* [REQUIREMENTS]:
Of the lines listed below, return exactly those that run from the line containing "What build123d script" through the line containing "from math import atan2, cos, hypot, sin, tan", both included.

* [RECORDS SHOWN]:

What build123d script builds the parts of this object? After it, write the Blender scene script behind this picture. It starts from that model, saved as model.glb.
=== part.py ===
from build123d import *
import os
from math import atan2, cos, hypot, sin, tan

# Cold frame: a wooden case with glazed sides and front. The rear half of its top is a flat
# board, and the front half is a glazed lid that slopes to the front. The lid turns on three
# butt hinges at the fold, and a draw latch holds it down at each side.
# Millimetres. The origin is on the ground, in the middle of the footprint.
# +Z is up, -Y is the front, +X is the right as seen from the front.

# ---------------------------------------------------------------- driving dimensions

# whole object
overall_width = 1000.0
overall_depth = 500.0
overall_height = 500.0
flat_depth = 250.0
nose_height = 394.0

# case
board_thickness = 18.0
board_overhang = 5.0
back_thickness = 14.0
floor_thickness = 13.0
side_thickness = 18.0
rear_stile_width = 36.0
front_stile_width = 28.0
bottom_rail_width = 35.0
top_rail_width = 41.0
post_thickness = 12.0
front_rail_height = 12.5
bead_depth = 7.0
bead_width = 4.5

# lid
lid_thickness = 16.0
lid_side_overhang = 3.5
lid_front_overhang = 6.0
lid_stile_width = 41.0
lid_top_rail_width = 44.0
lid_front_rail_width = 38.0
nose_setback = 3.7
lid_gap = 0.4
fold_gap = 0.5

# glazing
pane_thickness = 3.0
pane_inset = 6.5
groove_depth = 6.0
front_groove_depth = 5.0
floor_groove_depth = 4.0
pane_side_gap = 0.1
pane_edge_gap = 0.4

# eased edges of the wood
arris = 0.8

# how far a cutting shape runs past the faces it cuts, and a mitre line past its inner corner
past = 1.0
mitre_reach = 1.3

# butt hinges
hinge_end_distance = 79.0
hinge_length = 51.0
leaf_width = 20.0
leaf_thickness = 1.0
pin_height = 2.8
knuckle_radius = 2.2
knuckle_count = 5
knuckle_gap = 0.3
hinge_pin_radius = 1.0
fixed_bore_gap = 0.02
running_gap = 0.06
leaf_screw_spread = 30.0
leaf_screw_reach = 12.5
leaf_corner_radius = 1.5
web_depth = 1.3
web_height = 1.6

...

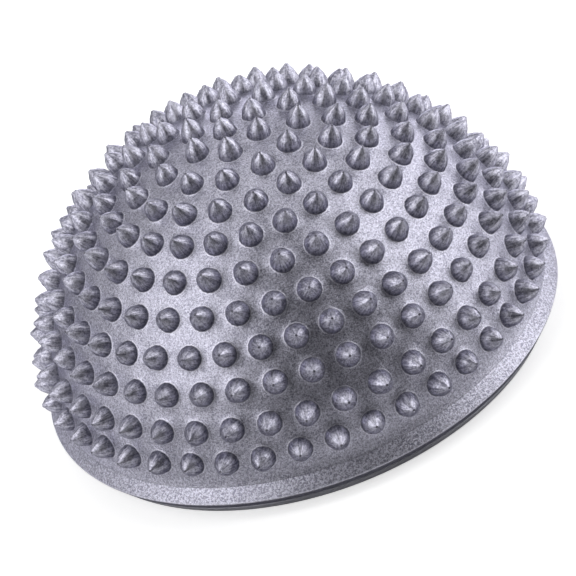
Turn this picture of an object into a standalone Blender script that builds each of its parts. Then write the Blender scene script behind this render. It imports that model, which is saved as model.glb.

* [EXERCISE RESULT]:
What build123d script builds the parts of this object? After it, write the Blender scene script behind this picture. It starts from that model, saved as model.glb.
=== part.py ===
from build123d import *
import os
from math import atan2, cos, hypot, sin, tan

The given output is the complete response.